* [Directive]:
Find the lines with the string "scene" and return them.

___ Data for the task

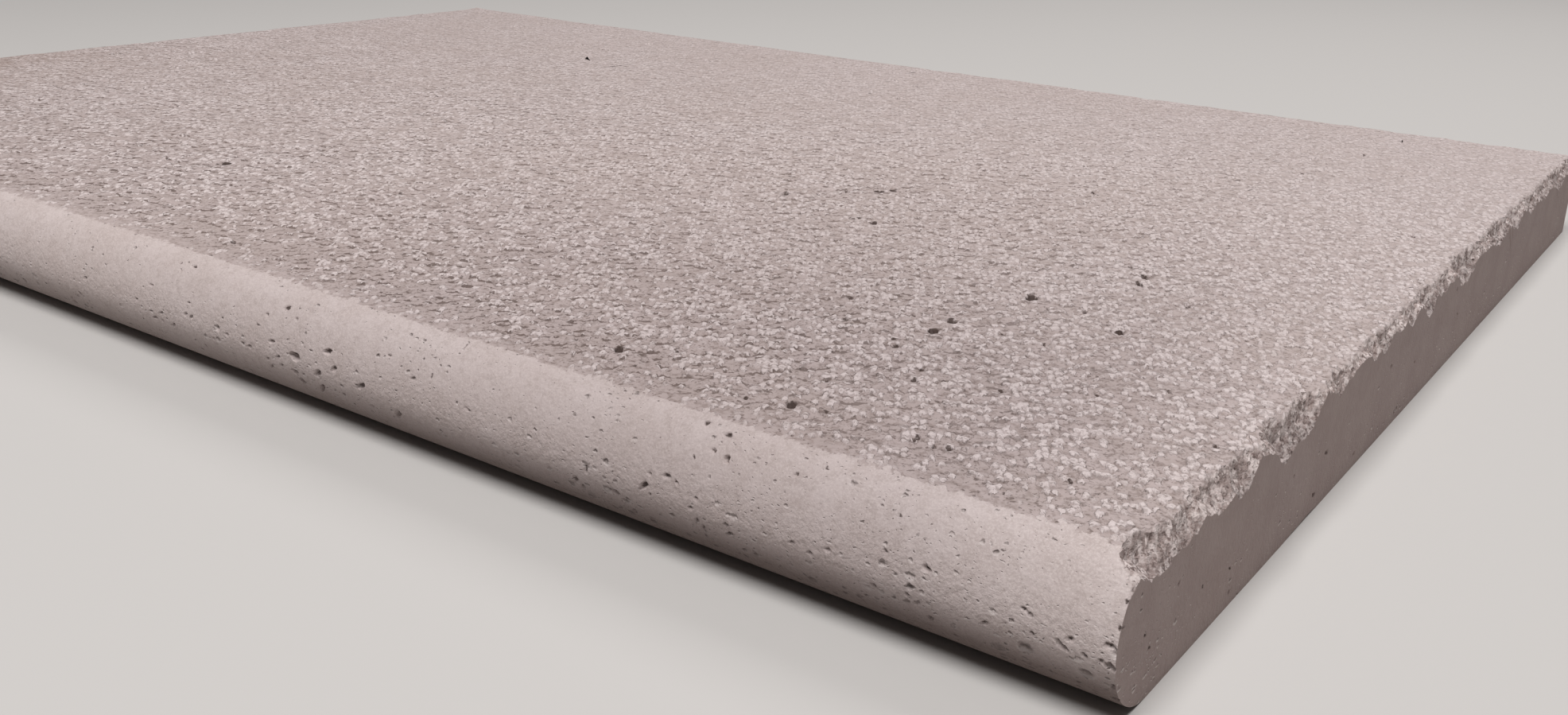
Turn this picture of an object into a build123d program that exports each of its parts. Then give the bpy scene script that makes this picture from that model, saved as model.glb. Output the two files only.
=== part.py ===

______
___ Data for the task

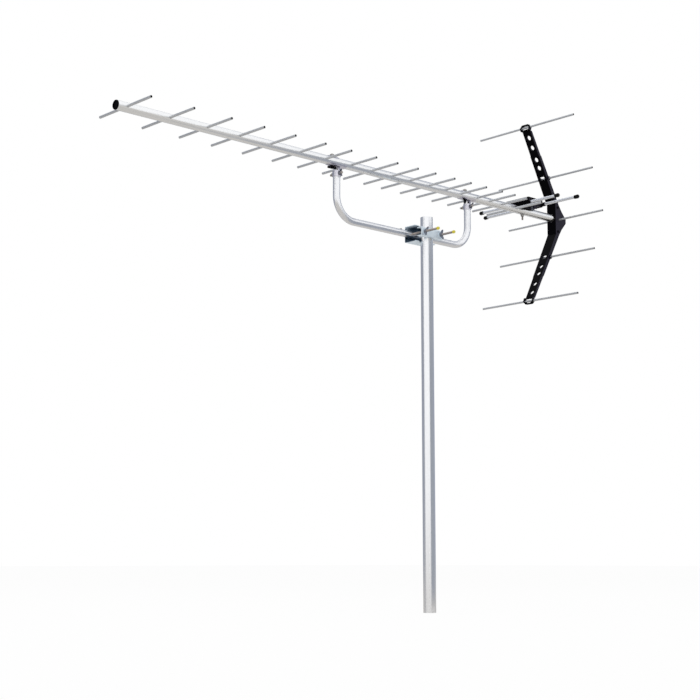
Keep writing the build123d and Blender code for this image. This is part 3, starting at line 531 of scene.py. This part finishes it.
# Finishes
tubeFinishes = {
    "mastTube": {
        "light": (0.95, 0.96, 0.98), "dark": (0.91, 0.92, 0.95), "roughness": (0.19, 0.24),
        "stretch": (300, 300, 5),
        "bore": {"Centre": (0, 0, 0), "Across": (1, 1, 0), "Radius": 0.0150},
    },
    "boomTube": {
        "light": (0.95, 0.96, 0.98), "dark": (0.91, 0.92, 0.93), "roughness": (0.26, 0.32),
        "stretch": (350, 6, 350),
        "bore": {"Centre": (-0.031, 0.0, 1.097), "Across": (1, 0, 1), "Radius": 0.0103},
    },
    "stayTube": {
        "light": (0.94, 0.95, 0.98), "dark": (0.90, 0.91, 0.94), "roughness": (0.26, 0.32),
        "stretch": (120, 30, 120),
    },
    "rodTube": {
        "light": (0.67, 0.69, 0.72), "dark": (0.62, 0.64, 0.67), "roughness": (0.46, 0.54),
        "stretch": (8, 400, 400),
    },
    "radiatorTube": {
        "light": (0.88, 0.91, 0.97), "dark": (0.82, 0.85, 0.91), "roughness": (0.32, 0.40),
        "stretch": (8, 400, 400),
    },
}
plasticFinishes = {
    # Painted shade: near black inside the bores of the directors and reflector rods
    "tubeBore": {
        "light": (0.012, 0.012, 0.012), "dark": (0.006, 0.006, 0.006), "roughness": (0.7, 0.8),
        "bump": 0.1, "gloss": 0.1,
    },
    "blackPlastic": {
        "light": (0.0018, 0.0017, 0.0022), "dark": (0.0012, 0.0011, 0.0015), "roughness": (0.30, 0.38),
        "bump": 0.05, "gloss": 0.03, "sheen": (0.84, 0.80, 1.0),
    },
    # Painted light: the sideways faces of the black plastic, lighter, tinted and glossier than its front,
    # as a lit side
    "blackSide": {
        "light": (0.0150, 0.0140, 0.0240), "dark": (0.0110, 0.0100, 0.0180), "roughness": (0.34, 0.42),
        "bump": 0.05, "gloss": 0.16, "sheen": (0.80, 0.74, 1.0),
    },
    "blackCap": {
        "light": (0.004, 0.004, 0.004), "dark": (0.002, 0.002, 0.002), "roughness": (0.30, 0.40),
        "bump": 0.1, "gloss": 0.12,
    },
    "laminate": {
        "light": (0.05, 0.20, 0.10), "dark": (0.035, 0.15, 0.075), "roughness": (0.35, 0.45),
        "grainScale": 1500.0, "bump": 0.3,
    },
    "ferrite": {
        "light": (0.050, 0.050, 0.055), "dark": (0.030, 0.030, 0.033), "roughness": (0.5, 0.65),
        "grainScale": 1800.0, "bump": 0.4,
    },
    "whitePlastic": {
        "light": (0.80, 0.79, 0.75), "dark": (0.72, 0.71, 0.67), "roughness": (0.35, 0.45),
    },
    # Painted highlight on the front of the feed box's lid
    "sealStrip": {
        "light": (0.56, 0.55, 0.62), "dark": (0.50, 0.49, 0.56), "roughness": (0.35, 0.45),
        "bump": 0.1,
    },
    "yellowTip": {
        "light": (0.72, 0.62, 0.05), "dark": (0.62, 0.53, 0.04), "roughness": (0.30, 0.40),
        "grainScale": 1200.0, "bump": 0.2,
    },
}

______

* [Written answer]:
Turn this picture of an object into a build123d program that exports each of its parts. Then give the bpy scene script that makes this picture from that model, saved as model.glb. Output the two files only.
Keep writing the build123d and Blender code for this image. This is part 3, starting at line 531 of scene.py. This part finishes it.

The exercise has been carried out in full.